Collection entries
⁂

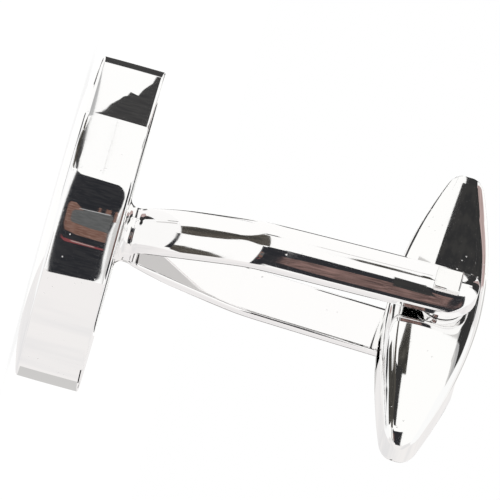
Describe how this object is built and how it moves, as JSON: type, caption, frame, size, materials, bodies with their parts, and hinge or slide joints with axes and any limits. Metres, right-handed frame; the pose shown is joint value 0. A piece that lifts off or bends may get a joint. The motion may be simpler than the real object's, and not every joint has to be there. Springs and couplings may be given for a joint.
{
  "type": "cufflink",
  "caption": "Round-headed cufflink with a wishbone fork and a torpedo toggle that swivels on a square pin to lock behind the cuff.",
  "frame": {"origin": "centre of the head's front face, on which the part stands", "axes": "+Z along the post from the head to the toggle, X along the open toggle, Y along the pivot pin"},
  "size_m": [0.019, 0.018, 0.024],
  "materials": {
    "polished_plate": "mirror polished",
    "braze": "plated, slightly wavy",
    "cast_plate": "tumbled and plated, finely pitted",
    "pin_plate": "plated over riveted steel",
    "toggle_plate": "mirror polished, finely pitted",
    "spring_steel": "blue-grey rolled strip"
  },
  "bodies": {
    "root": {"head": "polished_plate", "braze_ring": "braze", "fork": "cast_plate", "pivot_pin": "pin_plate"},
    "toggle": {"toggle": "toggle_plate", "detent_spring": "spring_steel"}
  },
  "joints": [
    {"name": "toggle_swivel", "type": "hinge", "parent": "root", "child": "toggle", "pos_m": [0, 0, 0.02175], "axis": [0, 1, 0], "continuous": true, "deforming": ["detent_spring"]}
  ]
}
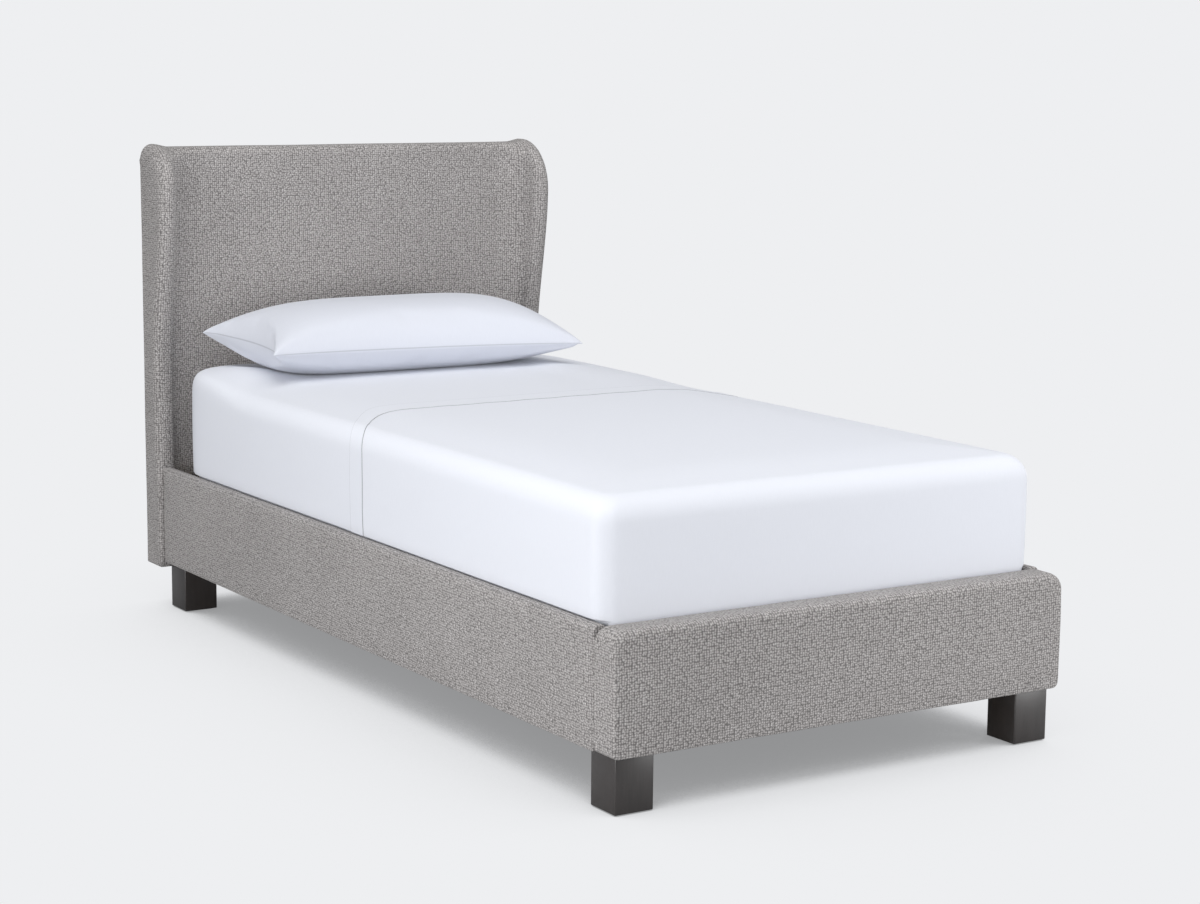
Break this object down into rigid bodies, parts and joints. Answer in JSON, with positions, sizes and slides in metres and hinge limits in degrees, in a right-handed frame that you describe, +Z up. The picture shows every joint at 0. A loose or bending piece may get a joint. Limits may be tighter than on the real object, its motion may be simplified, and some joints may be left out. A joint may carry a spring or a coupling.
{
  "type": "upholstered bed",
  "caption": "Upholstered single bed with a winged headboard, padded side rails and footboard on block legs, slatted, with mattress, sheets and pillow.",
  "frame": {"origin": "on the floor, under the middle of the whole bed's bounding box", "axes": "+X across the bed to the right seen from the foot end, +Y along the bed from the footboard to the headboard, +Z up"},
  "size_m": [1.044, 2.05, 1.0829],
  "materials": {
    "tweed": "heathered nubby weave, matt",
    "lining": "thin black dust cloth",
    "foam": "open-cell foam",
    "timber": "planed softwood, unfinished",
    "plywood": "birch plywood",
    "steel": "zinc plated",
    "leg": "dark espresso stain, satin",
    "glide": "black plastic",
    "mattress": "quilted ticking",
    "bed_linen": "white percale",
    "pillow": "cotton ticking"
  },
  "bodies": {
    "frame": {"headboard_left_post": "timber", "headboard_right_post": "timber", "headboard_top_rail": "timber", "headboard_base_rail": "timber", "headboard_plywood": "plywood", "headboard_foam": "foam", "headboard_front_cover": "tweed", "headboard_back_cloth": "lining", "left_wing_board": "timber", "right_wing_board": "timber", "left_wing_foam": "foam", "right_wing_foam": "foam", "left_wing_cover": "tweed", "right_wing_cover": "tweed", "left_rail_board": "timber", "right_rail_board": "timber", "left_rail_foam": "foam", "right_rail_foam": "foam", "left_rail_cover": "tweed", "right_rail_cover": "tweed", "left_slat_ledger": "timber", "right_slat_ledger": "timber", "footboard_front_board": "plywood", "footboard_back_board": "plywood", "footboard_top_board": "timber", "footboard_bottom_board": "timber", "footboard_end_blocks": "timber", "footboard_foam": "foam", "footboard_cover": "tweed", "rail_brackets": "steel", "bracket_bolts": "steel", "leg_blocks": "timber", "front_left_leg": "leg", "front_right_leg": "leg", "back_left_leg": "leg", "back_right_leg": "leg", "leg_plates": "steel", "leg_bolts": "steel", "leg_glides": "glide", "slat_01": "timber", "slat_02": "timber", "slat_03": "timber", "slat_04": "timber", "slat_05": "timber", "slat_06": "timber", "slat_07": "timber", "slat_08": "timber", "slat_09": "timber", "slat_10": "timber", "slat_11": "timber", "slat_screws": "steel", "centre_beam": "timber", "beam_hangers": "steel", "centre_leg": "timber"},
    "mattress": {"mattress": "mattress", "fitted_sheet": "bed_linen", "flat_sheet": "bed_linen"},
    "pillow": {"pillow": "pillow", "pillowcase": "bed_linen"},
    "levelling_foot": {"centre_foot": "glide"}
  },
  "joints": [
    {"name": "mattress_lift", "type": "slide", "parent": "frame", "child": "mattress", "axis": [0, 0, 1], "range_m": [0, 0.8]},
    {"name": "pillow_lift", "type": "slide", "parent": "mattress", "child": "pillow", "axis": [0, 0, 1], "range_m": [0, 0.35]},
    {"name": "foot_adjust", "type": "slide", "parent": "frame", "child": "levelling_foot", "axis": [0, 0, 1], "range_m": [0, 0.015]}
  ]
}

⁂

● Written instruction
Provide an exact reproduction of all the entries shown above.

● Task response
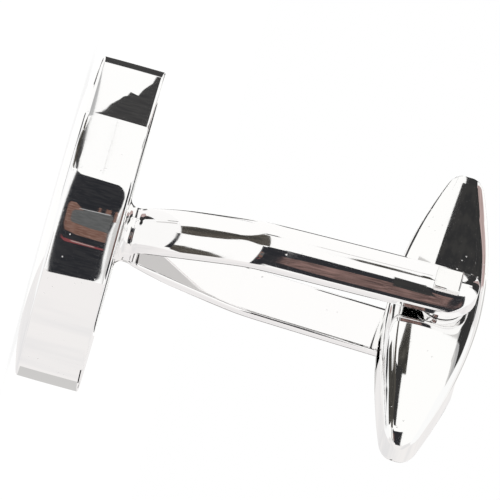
Describe how this object is built and how it moves, as JSON: type, caption, frame, size, materials, bodies with their parts, and hinge or slide joints with axes and any limits. Metres, right-handed frame; the pose shown is joint value 0. A piece that lifts off or bends may get a joint. The motion may be simpler than the real object's, and not every joint has to be there. Springs and couplings may be given for a joint.
{
  "type": "cufflink",
  "caption": "Round-headed cufflink with a wishbone fork and a torpedo toggle that swivels on a square pin to lock behind the cuff.",
  "frame": {"origin": "centre of the head's front face, on which the part stands", "axes": "+Z along the post from the head to the toggle, X along the open toggle, Y along the pivot pin"},
  "size_m": [0.019, 0.018, 0.024],
  "materials": {
    "polished_plate": "mirror polished",
    "braze": "plated, slightly wavy",
    "cast_plate": "tumbled and plated, finely pitted",
    "pin_plate": "plated over riveted steel",
    "toggle_plate": "mirror polished, finely pitted",
    "spring_steel": "blue-grey rolled strip"
  },
  "bodies": {
    "root": {"head": "polished_plate", "braze_ring": "braze", "fork": "cast_plate", "pivot_pin": "pin_plate"},
    "toggle": {"toggle": "toggle_plate", "detent_spring": "spring_steel"}
  },
  "joints": [
    {"name": "toggle_swivel", "type": "hinge", "parent": "root", "child": "toggle", "pos_m": [0, 0, 0.02175], "axis": [0, 1, 0], "continuous": true, "deforming": ["detent_spring"]}
  ]
}
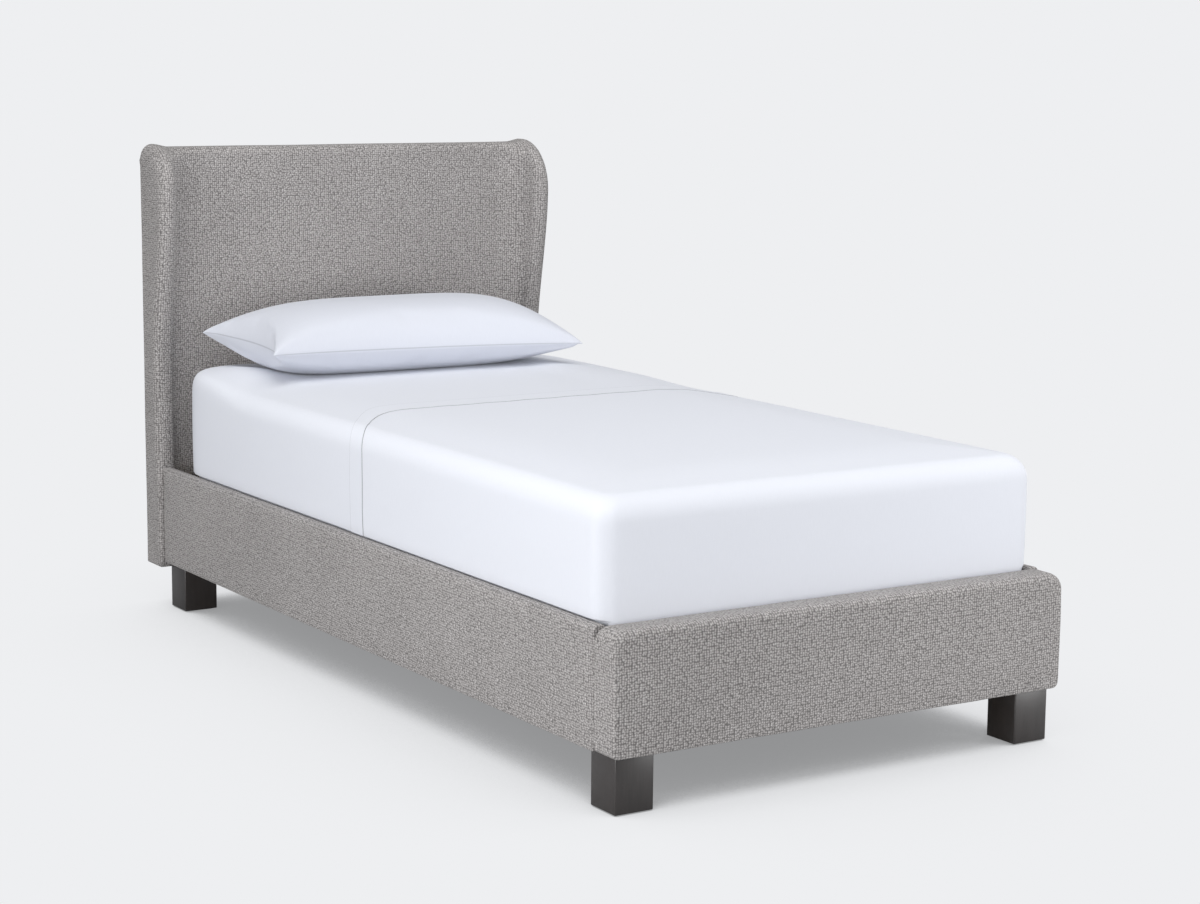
Break this object down into rigid bodies, parts and joints. Answer in JSON, with positions, sizes and slides in metres and hinge limits in degrees, in a right-handed frame that you describe, +Z up. The picture shows every joint at 0. A loose or bending piece may get a joint. Limits may be tighter than on the real object, its motion may be simplified, and some joints may be left out. A joint may carry a spring or a coupling.
{
  "type": "upholstered bed",
  "caption": "Upholstered single bed with a winged headboard, padded side rails and footboard on block legs, slatted, with mattress, sheets and pillow.",
  "frame": {"origin": "on the floor, under the middle of the whole bed's bounding box", "axes": "+X across the bed to the right seen from the foot end, +Y along the bed from the footboard to the headboard, +Z up"},
  "size_m": [1.044, 2.05, 1.0829],
  "materials": {
    "tweed": "heathered nubby weave, matt",
    "lining": "thin black dust cloth",
    "foam": "open-cell foam",
    "timber": "planed softwood, unfinished",
    "plywood": "birch plywood",
    "steel": "zinc plated",
    "leg": "dark espresso stain, satin",
    "glide": "black plastic",
    "mattress": "quilted ticking",
    "bed_linen": "white percale",
    "pillow": "cotton ticking"
  },
  "bodies": {
    "frame": {"headboard_left_post": "timber", "headboard_right_post": "timber", "headboard_top_rail": "timber", "headboard_base_rail": "timber", "headboard_plywood": "plywood", "headboard_foam": "foam", "headboard_front_cover": "tweed", "headboard_back_cloth": "lining", "left_wing_board": "timber", "right_wing_board": "timber", "left_wing_foam": "foam", "right_wing_foam": "foam", "left_wing_cover": "tweed", "right_wing_cover": "tweed", "left_rail_board": "timber", "right_rail_board": "timber", "left_rail_foam": "foam", "right_rail_foam": "foam", "left_rail_cover": "tweed", "right_rail_cover": "tweed", "left_slat_ledger": "timber", "right_slat_ledger": "timber", "footboard_front_board": "plywood", "footboard_back_board": "plywood", "footboard_top_board": "timber", "footboard_bottom_board": "timber", "footboard_end_blocks": "timber", "footboard_foam": "foam", "footboard_cover": "tweed", "rail_brackets": "steel", "bracket_bolts": "steel", "leg_blocks": "timber", "front_left_leg": "leg", "front_right_leg": "leg", "back_left_leg": "leg", "back_right_leg": "leg", "leg_plates": "steel", "leg_bolts": "steel", "leg_glides": "glide", "slat_01": "timber", "slat_02": "timber", "slat_03": "timber", "slat_04": "timber", "slat_05": "timber", "slat_06": "timber", "slat_07": "timber", "slat_08": "timber", "slat_09": "timber", "slat_10": "timber", "slat_11": "timber", "slat_screws": "steel", "centre_beam": "timber", "beam_hangers": "steel", "centre_leg": "timber"},
    "mattress": {"mattress": "mattress", "fitted_sheet": "bed_linen", "flat_sheet": "bed_linen"},
    "pillow": {"pillow": "pillow", "pillowcase": "bed_linen"},
    "levelling_foot": {"centre_foot": "glide"}
  },
  "joints": [
    {"name": "mattress_lift", "type": "slide", "parent": "frame", "child": "mattress", "axis": [0, 0, 1], "range_m": [0, 0.8]},
    {"name": "pillow_lift", "type": "slide", "parent": "mattress", "child": "pillow", "axis": [0, 0, 1], "range_m": [0, 0.35]},
    {"name": "foot_adjust", "type": "slide", "parent": "frame", "child": "levelling_foot", "axis": [0, 0, 1], "range_m": [0, 0.015]}
  ]
}